» **Your objective**: Show all lines holding "joints".

» **Data segment**:
◇ ◇ ◇

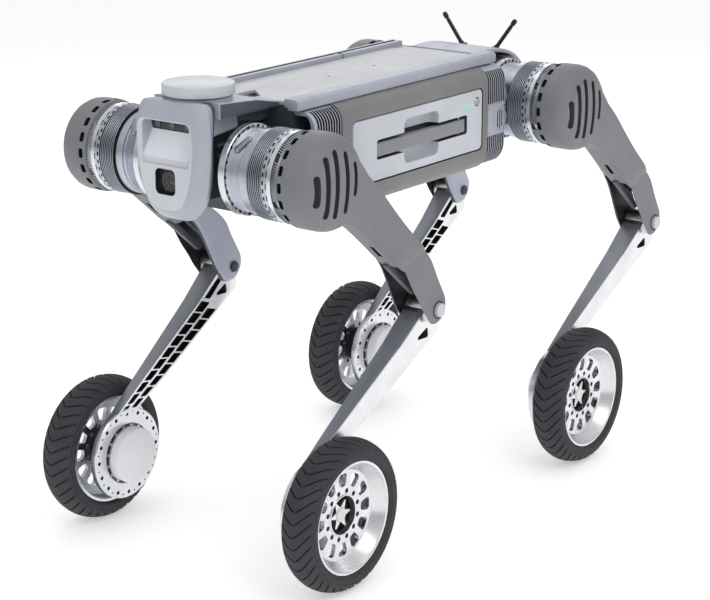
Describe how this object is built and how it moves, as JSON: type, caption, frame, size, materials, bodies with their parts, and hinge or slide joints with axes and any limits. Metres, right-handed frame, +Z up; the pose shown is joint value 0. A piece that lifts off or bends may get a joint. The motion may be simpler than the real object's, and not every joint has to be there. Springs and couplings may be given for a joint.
{
  "type": "wheel-legged robot chassis",
  "caption": "Quadruped robot chassis with articulated legs ending in driven wheels, a box body with a side battery, a sensor head and a flat payload deck.",
  "frame": {"origin": "on the ground under the centre of the whole machine as it stands", "axes": "+X forwards to the sensor head, +Y to the robot's left (battery side), +Z up"},
  "size_m": [1.0428, 0.5244, 0.7246],
  "materials": {
    "shell": "satin light blue-grey",
    "cover": "matt mid grey",
    "dark": "dark slate",
    "machined": "machined satin",
    "polished": "bright machined",
    "motor": "satin white",
    "steel": "satin",
    "tyre": "matt",
    "glass": "smoked",
    "black": "matt",
    "green": "lit",
    "board": "board and cases",
    "cells": "matt"
  },
  "bodies": {
    "body": {"chassis_frame": "dark", "top_plate": "shell", "top_rails": "shell", "side_covers": "cover", "belly_pan": "cover", "front_bulkhead": "dark", "rear_bulkhead": "dark", "side_vents": "shell", "rear_top_cover": "shell", "tail_hood": "shell", "neck_duct": "shell", "head_shell": "shell", "camera_window": "glass", "camera_lens": "black", "depth_camera": "black", "lidar_puck": "shell", "roll_actuators": "machined", "control_boards": "board"},
    "battery": {"battery_pack": "cells", "battery_panel": "shell", "status_lights": "green"},
    "button": {"power_button": "shell"},
    "antenna_left_whip": {"antenna_left": "black"},
    "antenna_right_whip": {"antenna_right": "black"},
    "front_left_hip": {"front_left_hip_housing": "machined", "front_left_hip_motor": "machined"},
    "front_left_thigh": {"front_left_thigh_frame": "shell", "front_left_thigh_cover": "cover", "front_left_knee_drive": "steel"},
    "front_left_shin": {"front_left_shin": "polished", "front_left_wheel_motor": "motor"},
    "front_left_wheel": {"front_left_wheel_rim": "polished", "front_left_tyre": "tyre"},
    "front_right_hip": {"front_right_hip_housing": "machined", "front_right_hip_motor": "machined"},
    "front_right_thigh": {"front_right_thigh_frame": "shell", "front_right_thigh_cover": "cover", "front_right_knee_drive": "steel"},
    "front_right_shin": {"front_right_shin": "polished", "front_right_wheel_motor": "motor"},
    "front_right_wheel": {"front_right_wheel_rim": "polished", "front_right_tyre": "tyre"},
    "rear_left_hip": {"rear_left_hip_housing": "machined", "rear_left_hip_motor": "machined"},
    "rear_left_thigh": {"rear_left_thigh_frame": "shell", "rear_left_thigh_cover": "cover", "rear_left_knee_drive": "steel"},
    "rear_left_shin": {"rear_left_shin": "polished", "rear_left_wheel_motor": "motor"},
    "rear_left_wheel": {"rear_left_wheel_rim": "polished", "rear_left_tyre": "tyre"},
    "rear_right_hip": {"rear_right_hip_housing": "machined", "rear_right_hip_motor": "machined"},
    "rear_right_thigh": {"rear_right_thigh_frame": "shell", "rear_right_thigh_cover": "cover", "rear_right_knee_drive": "steel"},
    "rear_right_shin": {"rear_right_shin": "polished", "rear_right_wheel_motor": "motor"},
    "rear_right_wheel": {"rear_right_wheel_rim": "polished", "rear_right_tyre": "tyre"}
  },
  "joints": [
    {"name": "front_left_roll", "type": "hinge", "parent": "body", "child": "front_left_hip", "pos_m": [0.41145, 0.072, 0.599], "axis": [1, 0, 0], "range_deg": [-12, 22]},
    {"name": "front_left_hip_pitch", "type": "hinge", "parent": "front_left_hip", "child": "front_left_thigh", "pos_m": [0.41145, 0.2, 0.599], "axis": [0, -1, 0], "range_deg": [-35, 35]},
    {"name": "front_left_knee", "type": "hinge", "parent": "front_left_thigh", "child": "front_left_shin", "pos_m": [0.15755, 0.2, 0.3582], "axis": [0, 1, 0], "range_deg": [-40, 50]},
    {"name": "front_left_wheel_spin", "type": "hinge", "parent": "front_left_shin", "child": "front_left_wheel", "pos_m": [0.40785, 0.234, 0.1136], "axis": [0, 1, 0], "continuous": true},
    {"name": "front_right_roll", "type": "hinge", "parent": "body", "child": "front_right_hip", "pos_m": [0.41145, -0.072, 0.599], "axis": [-1, 0, 0], "range_deg": [-12, 22]},
    {"name": "front_right_hip_pitch", "type": "hinge", "parent": "front_right_hip", "child": "front_right_thigh", "pos_m": [0.41145, -0.2, 0.599], "axis": [0, -1, 0], "range_deg": [-35, 35]},
    {"name": "front_right_knee", "type": "hinge", "parent": "front_right_thigh", "child": "front_right_shin", "pos_m": [0.15755, -0.2, 0.3582], "axis": [0, 1, 0], "range_deg": [-40, 50]},
    {"name": "front_right_wheel_spin", "type": "hinge", "parent": "front_right_shin", "child": "front_right_wheel", "pos_m": [0.40785, -0.234, 0.1136], "axis": [0, 1, 0], "continuous": true},
    {"name": "rear_left_roll", "type": "hinge", "parent": "body", "child": "rear_left_hip", "pos_m": [-0.24555, 0.072, 0.599], "axis": [1, 0, 0], "range_deg": [-12, 22]},
    {"name": "rear_left_hip_pitch", "type": "hinge", "parent": "rear_left_hip", "child": "rear_left_thigh", "pos_m": [-0.24555, 0.2, 0.599], "axis": [0, -1, 0], "range_deg": [-35, 35]},
    {"name": "rear_left_knee", "type": "hinge", "parent": "rear_left_thigh", "child": "rear_left_shin", "pos_m": [-0.49945, 0.2, 0.3582], "axis": [0, 1, 0], "range_deg": [-40, 50]},
    {"name": "rear_left_wheel_spin", "type": "hinge", "parent": "rear_left_shin", "child": "rear_left_wheel", "pos_m": [-0.24915, 0.234, 0.1136], "axis": [0, 1, 0], "continuous": true},
    {"name": "rear_right_roll", "type": "hinge", "parent": "body", "child": "rear_right_hip", "pos_m": [-0.24555, -0.072, 0.599], "axis": [-1, 0, 0], "range_deg": [-12, 22]},
    {"name": "rear_right_hip_pitch", "type": "hinge", "parent": "rear_right_hip", "child": "rear_right_thigh", "pos_m": [-0.24555, -0.2, 0.599], "axis": [0, -1, 0], "range_deg": [-35, 35]},
    {"name": "rear_right_knee", "type": "hinge", "parent": "rear_right_thigh", "child": "rear_right_shin", "pos_m": [-0.49945, -0.2, 0.3582], "axis": [0, 1, 0], "range_deg": [-40, 50]},
    {"name": "rear_right_wheel_spin", "type": "hinge", "parent": "rear_right_shin", "child": "rear_right_wheel", "pos_m": [-0.24915, -0.234, 0.1136], "axis": [0, 1, 0], "continuous": true},
    {"name": "battery_slide", "type": "slide", "parent": "body", "child": "battery", "axis": [0, 1, 0], "range_m": [0, 0.15]},
    {"name": "button_press", "type": "slide", "parent": "battery", "child": "button", "axis": [0, -1, 0], "range_m": [0, 0.0015], "stiffness_N_per_m": 800},
    {"name": "antenna_left_tilt", "type": "hinge", "parent": "body", "child": "antenna_left_whip", "pos_m": [-0.28305, 0.031, 0.6685], "axis": [1, 0, 0], "range_deg": [-20, 40]},
    {"name": "antenna_right_tilt", "type": "hinge", "parent": "body", "child": "antenna_right_whip", "pos_m": [-0.28305, -0.031, 0.6685], "axis": [-1, 0, 0], "range_deg": [-20, 40]}
  ]
}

◇ ◇ ◇

» **Expected output**:
Describe how this object is built and how it moves, as JSON: type, caption, frame, size, materials, bodies with their parts, and hinge or slide joints with axes and any limits. Metres, right-handed frame, +Z up; the pose shown is joint value 0. A piece that lifts off or bends may get a joint. The motion may be simpler than the real object's, and not every joint has to be there. Springs and couplings may be given for a joint.
  "joints": [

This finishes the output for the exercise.